There’s nothing here that will make students’ lives better, whether they be marginalized or privileged. This is deliberately dumbing down education at an educational institution where one year’s worth of tuition could buy you a fairly decent Lexus because they need to “eliminate the violence of only privileging white scholarship,” even when — especially when — that scholarship may be objectively better.

This wouldn’t hurt a single white scholar. Instead, who this would hurt would be Notre Dame students. And unfortunately, even though this group appears to be new and small in numbers, they’ve already taken on an outsized role in campus conversation.

Even though the group only has a handful of Instagram posts, they’re suddenly slightly famous because this sort of thing warms the cockles of liberals’ hearts. According to The College Fix, they’re also not just IG warriors; the group protested twice late last month to protest the aforementioned parietals, which they say engender “white, cis-heteronormative hegemony.”
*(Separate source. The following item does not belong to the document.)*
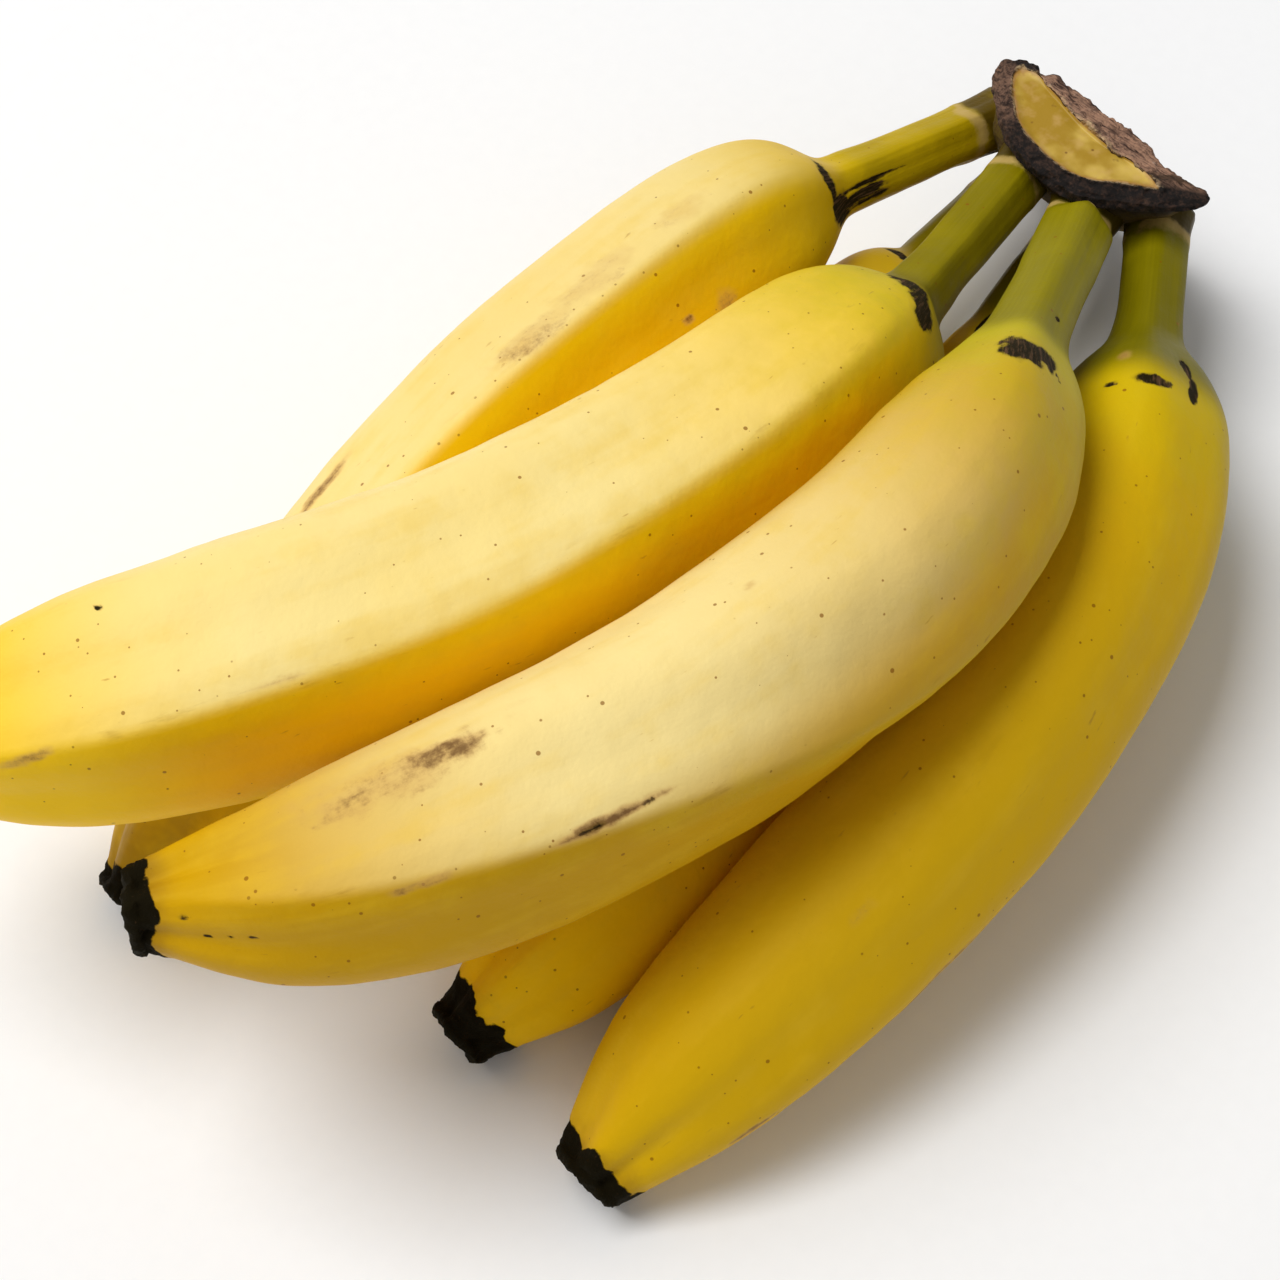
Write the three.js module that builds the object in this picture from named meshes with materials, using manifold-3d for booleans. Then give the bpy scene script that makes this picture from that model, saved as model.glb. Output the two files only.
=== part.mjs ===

Parietals essentially ensure that male visitors are out of all-female residence halls and females out of all-male residence halls by midnight on weekdays and 2 a.m. on weekends.

This, End Hate at ND says, puts LGBT people at risk.

“We already know what parietals are: an institutional attack against womxn, gender non-conforming students and the poor,” junior David Phillips wrote in a letter to the Notre Dame Observer.

”For gender non-conforming students, parietals mean exclusion from safer spaces after certain hours. Furthermore, wealthy students may avoid parietals altogether. I have heard men brag about ‘taking girls to their off-campus apartment’ — a luxury that only the very rich have. For those of us who do not have multiple places of residence in South Bend, parietals are unavoidable.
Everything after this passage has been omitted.